Document Type

Conference Presentation

Publication Date

10-24-2014

Department

Philosophy

Keywords

phenomenology, religious philosophy, phenomenological methodology

Abstract

The presenter states that philosophy in general—and phenomenology in particular—remain predominantly academic endeavors, done by professional philosophers, to professional philosophers, for professional philosophers and that the key to changing this situation and so to recover the public nature of the phenomenological enterprise is to reconceive the task of philosophy as the 2 discernment of the spirits of the age in which we find ourselves.
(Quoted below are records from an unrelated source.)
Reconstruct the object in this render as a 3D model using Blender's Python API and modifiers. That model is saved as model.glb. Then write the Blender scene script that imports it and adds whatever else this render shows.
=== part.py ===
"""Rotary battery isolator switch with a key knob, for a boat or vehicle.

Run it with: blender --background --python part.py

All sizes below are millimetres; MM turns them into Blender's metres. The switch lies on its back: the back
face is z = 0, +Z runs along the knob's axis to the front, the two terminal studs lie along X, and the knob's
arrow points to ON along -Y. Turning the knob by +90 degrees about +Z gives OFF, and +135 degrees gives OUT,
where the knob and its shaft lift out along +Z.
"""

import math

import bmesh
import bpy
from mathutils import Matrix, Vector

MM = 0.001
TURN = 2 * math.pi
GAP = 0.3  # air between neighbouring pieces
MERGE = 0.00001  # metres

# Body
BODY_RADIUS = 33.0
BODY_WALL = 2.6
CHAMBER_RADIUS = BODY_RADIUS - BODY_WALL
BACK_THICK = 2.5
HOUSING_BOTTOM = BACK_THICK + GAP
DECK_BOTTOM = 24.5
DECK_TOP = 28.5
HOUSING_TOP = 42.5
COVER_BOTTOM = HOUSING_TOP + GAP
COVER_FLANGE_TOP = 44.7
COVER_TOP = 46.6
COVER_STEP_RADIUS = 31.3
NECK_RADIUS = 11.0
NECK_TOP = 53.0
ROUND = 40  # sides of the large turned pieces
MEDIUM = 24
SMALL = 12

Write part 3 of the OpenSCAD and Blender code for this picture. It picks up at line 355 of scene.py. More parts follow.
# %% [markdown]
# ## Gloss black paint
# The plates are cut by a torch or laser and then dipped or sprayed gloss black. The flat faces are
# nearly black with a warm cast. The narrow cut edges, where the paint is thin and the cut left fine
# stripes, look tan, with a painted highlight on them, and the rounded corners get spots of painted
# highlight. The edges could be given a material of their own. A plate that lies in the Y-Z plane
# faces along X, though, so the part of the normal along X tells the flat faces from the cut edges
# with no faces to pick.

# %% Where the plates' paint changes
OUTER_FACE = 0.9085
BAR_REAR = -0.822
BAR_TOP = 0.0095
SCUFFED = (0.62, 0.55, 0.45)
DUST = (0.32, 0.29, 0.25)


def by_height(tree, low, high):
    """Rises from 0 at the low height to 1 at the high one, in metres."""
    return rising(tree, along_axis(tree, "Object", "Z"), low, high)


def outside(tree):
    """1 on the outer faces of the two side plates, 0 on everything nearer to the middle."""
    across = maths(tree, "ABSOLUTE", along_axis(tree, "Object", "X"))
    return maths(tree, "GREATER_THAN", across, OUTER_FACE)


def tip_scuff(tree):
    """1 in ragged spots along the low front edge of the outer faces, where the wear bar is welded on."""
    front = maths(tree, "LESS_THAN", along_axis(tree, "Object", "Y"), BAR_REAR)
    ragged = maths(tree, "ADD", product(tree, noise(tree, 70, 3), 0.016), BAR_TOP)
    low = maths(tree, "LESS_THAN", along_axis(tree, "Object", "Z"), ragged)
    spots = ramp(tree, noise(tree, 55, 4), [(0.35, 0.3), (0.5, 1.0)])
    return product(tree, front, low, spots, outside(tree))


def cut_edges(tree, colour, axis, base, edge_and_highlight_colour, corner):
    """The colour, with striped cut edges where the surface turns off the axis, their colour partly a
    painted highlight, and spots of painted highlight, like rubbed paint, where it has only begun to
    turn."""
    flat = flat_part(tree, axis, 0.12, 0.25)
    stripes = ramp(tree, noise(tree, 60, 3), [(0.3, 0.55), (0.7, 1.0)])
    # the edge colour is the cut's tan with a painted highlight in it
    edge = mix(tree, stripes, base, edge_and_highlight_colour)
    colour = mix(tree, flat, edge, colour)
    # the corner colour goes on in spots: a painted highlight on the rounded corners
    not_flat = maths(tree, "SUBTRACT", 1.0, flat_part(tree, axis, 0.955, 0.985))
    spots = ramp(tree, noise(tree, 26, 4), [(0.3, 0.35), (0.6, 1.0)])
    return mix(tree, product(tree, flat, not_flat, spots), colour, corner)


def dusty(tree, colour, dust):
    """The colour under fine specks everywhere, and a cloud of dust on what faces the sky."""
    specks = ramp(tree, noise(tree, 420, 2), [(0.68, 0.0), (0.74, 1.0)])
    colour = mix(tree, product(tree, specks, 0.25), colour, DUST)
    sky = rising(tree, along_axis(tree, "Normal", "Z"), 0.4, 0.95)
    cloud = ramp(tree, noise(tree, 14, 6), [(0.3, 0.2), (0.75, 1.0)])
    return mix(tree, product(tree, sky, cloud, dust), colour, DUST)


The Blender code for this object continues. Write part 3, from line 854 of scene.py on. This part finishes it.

To do this, he highlights two distinct elements of phenomenological methodology that enable it to perform such a task: first, its epistemological claim that the matters to be investigated must be both taken on their own terms (the given) and taken within the context of how those terms are constituted by things outside of themselves; and second, the way it uses rigorous analytic tools in service of clarifying the common, integral life-world. He uses philosophy of religion as a test case to show how these two elements of phenomenological methodology help us recover the spiritual nature of the phenomenological enterprise, and so help us recover the cultural force and relevance of the philosophical task in a way that traditional philosophy of religion fails to do.

Comments

Paper presented at the Annual Conference of the Society of Phenomenology and the Human Sciences held in New Orleans, Louisiana, October 23-25, 2014.